The BBC interviewed students from African countries who studied in Moscow in the mid-2000s.  They told journalists about skinhead groups harassing them and day-to-day racism experienced by them on the city's streets. Zenebe Kinfu, from Ethiopia, said: “From 2000 to 2005, skinheads literally persecuted students. And then the situation changed for the better. Not that there are fewer skinheads. Rather, the Africans have learned to survive in the conditions of Moscow. The embassies and Russian law enforcement agencies have developed a system whereby foreigners move around the city along a certain route,” says Zenebe Kinfu. “For example, we never appear at sports stadiums where there are aggressive guys.”

However, not everyone agreed to stay at home. “For me, as a black student, the university is the only safe place in Moscow,” said Zakia Kunge, a student from Ghana who studied in Moscow in the time of the interview. “But I can’t sit in my room all the time. I need to go to the store, I need to visit friends… So every time I go to the city, I just hope that nothing bad happens to me. “

Lately, the Russian government has been trying to attract more students from African countries, as part of its turn to the Global South for the support lost elsewhere.

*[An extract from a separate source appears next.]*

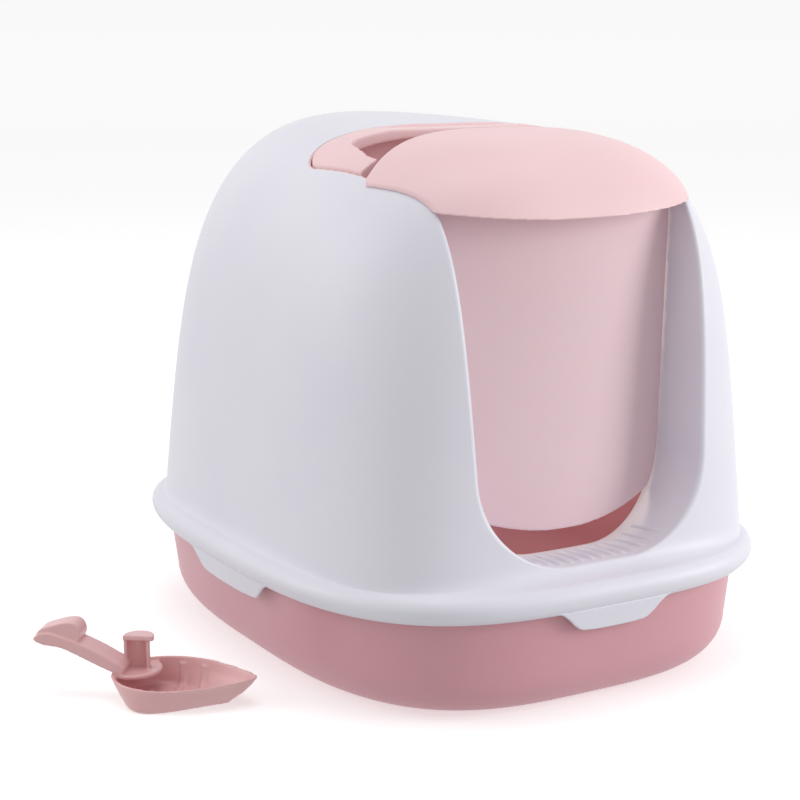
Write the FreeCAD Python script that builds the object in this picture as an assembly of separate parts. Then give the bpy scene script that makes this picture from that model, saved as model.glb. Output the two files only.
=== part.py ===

In  the year 2023, according to the Ministry of Education and Science, there are almost 35,000 African students studying in Russian universities, 6,000 of them on a scholarship that covers tuition fees.

It is not known whether François Ndzhelassili was on a scholarship. He completed the undergraduate and graduate programs of the Institute of Economics and Management of the Urals State Federal University, and then entered the PhD course of the Department of Economics and Environmental Management.

People in Yekaterinburg created a monument from flowers for François  on the street; the football club where he played is gathering funds for his family. At the same time, according to Radio Liberty, the anti-fascist project Antifa ru discovered that, in one of the Telegram channels of neo-Nazis, in which videos of racist attacks were repeatedly published, they opened a collection to fund a lawyer for Danil Fomin, who was arrested on suspicion of murdering Ndzhelassili.